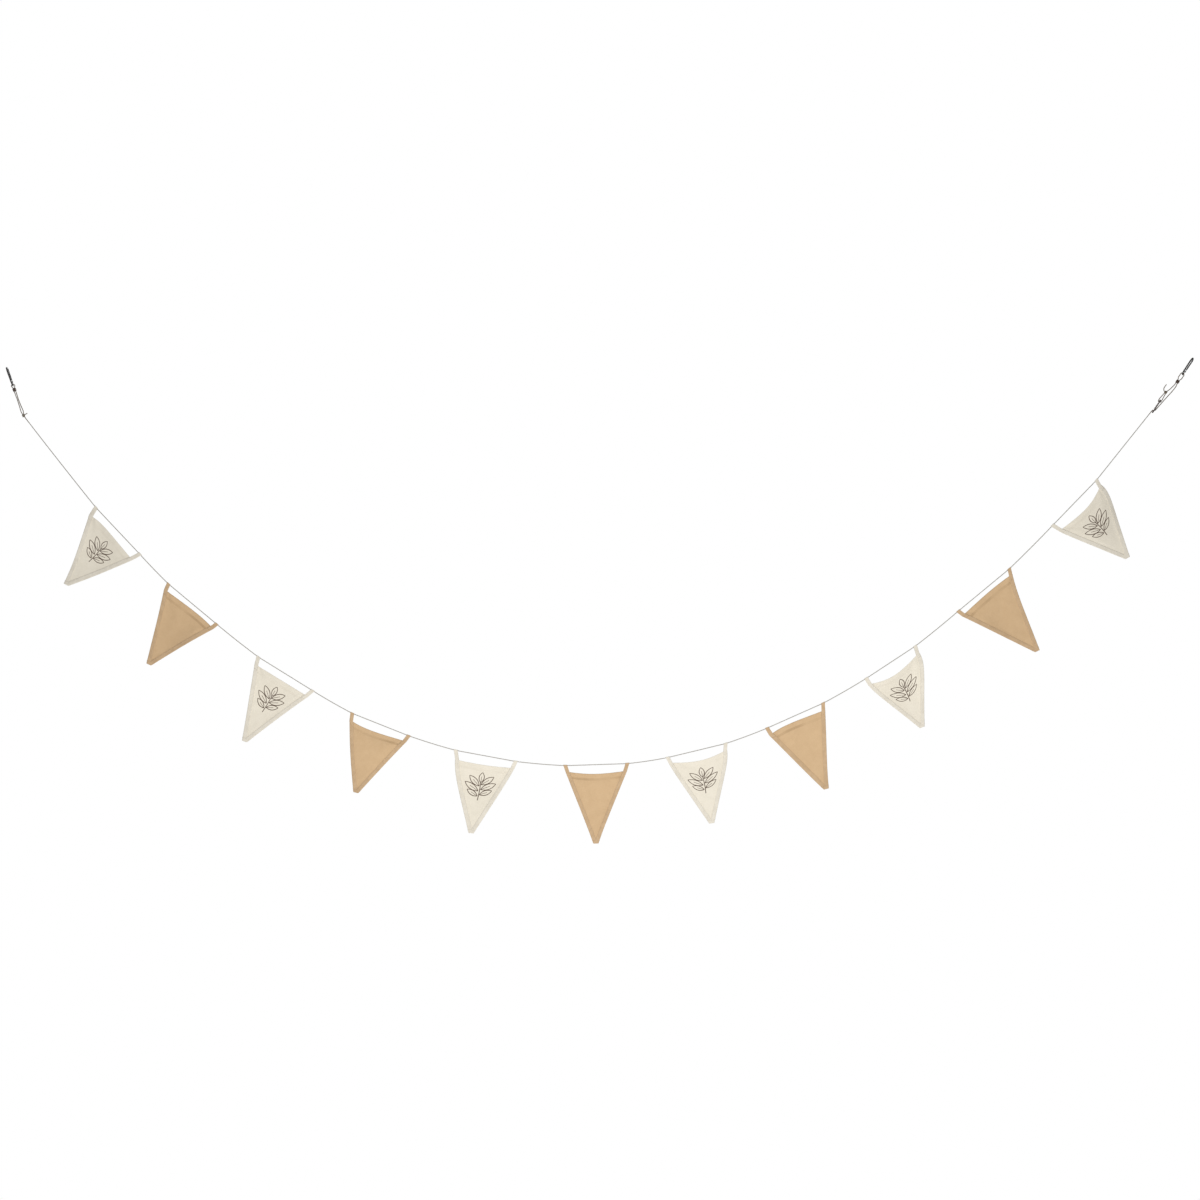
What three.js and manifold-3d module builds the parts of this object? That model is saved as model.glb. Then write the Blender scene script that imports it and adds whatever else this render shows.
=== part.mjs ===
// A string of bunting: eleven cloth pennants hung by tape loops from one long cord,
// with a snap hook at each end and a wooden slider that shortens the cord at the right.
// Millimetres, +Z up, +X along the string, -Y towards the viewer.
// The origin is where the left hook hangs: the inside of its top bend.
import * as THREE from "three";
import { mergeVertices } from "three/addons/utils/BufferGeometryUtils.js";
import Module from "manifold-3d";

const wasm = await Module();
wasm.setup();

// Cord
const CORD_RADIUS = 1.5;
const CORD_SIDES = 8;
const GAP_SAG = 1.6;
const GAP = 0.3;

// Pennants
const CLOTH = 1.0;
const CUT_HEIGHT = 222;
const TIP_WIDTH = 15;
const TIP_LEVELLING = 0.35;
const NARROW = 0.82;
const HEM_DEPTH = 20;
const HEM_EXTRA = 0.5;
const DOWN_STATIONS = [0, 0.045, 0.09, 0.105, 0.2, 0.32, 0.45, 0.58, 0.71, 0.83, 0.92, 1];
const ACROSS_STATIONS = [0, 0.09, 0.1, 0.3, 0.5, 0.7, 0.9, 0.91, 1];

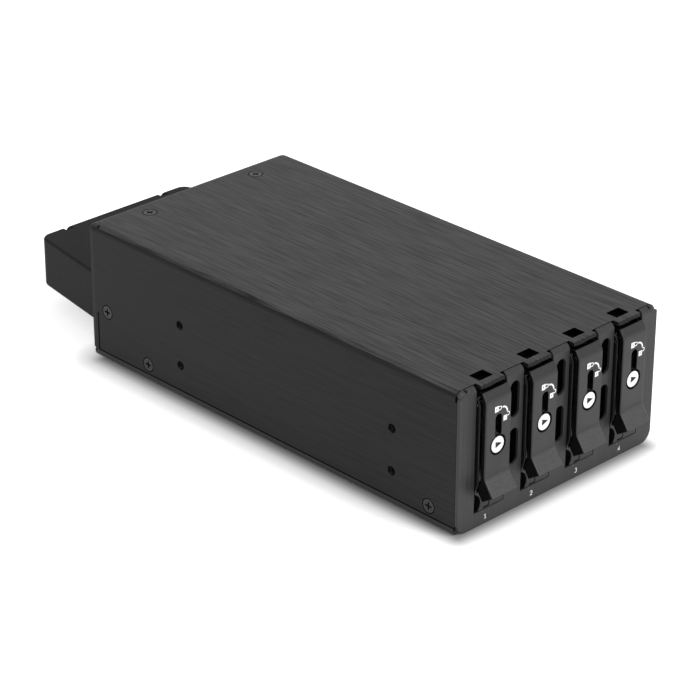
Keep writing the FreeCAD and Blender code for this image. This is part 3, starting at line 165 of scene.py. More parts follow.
■ ■ ■ ■
*GIVEN TASK*: Copy out the material word for word and line for line.

*RESPONSE*:
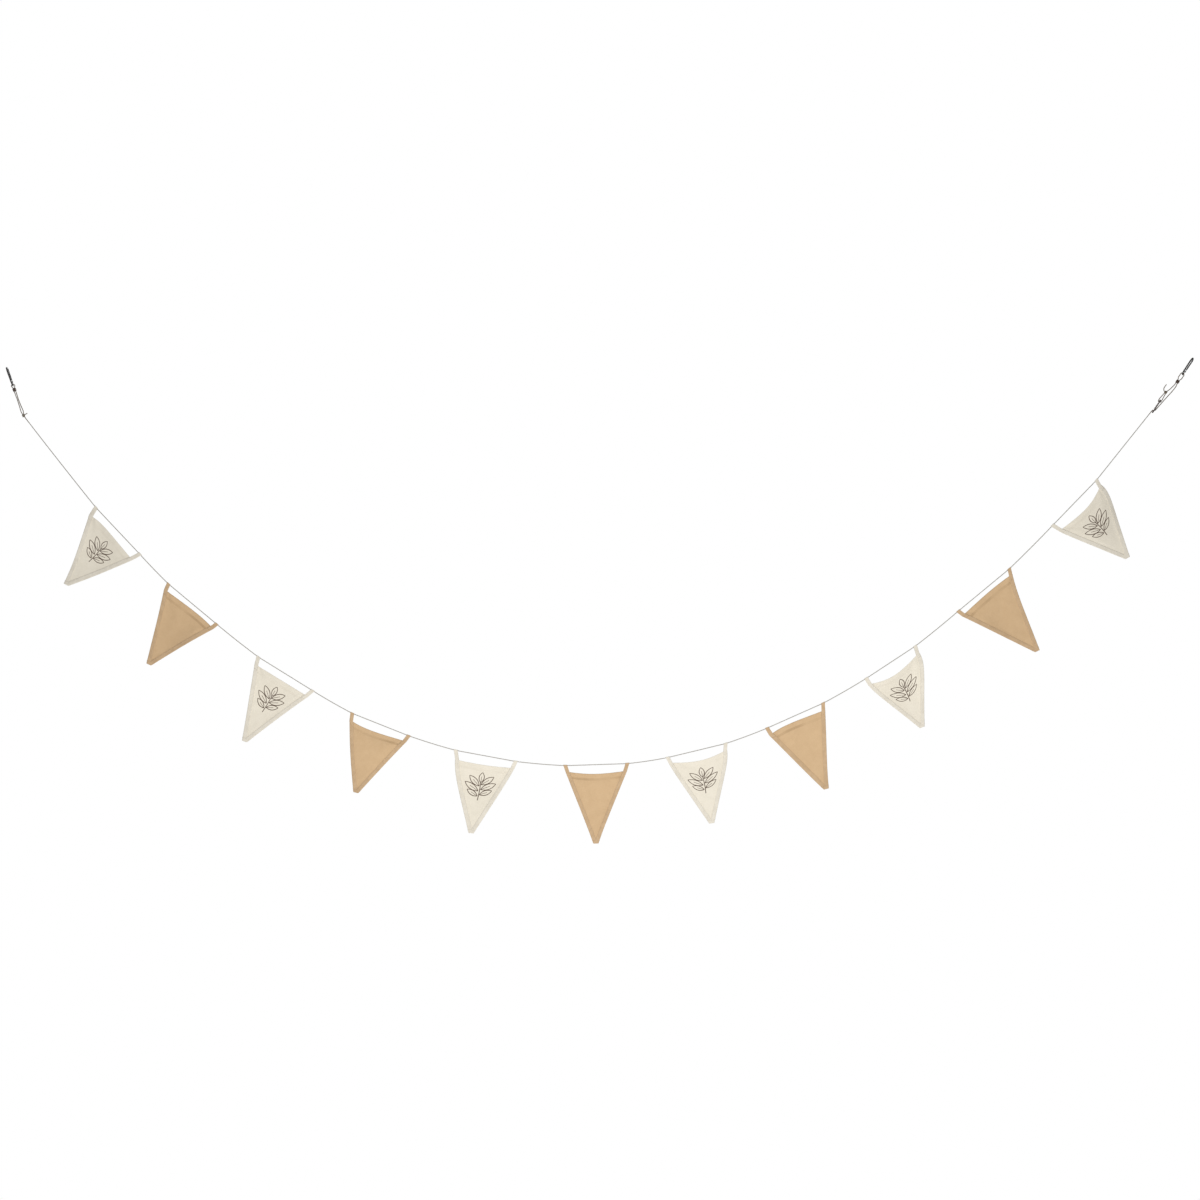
What three.js and manifold-3d module builds the parts of this object? That model is saved as model.glb. Then write the Blender scene script that imports it and adds whatever else this render shows.
=== part.mjs ===
// A string of bunting: eleven cloth pennants hung by tape loops from one long cord,
// with a snap hook at each end and a wooden slider that shortens the cord at the right.
// Millimetres, +Z up, +X along the string, -Y towards the viewer.
// The origin is where the left hook hangs: the inside of its top bend.
import * as THREE from "three";
import { mergeVertices } from "three/addons/utils/BufferGeometryUtils.js";
import Module from "manifold-3d";

const wasm = await Module();
wasm.setup();

// Cord
const CORD_RADIUS = 1.5;
const CORD_SIDES = 8;
const GAP_SAG = 1.6;
const GAP = 0.3;

// Pennants
const CLOTH = 1.0;
const CUT_HEIGHT = 222;
const TIP_WIDTH = 15;
const TIP_LEVELLING = 0.35;
const NARROW = 0.82;
const HEM_DEPTH = 20;
const HEM_EXTRA = 0.5;
const DOWN_STATIONS = [0, 0.045, 0.09, 0.105, 0.2, 0.32, 0.45, 0.58, 0.71, 0.83, 0.92, 1];
const ACROSS_STATIONS = [0, 0.09, 0.1, 0.3, 0.5, 0.7, 0.9, 0.91, 1];

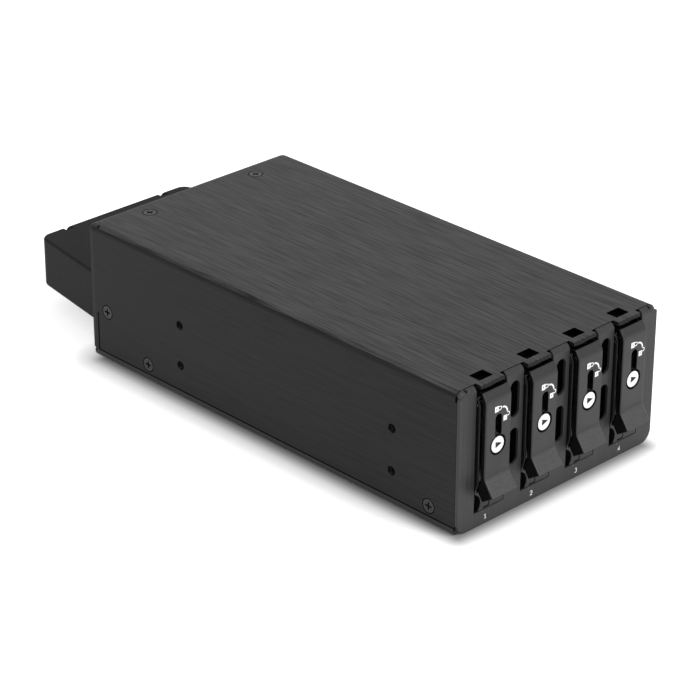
Keep writing the FreeCAD and Blender code for this image. This is part 3, starting at line 165 of scene.py. More parts follow.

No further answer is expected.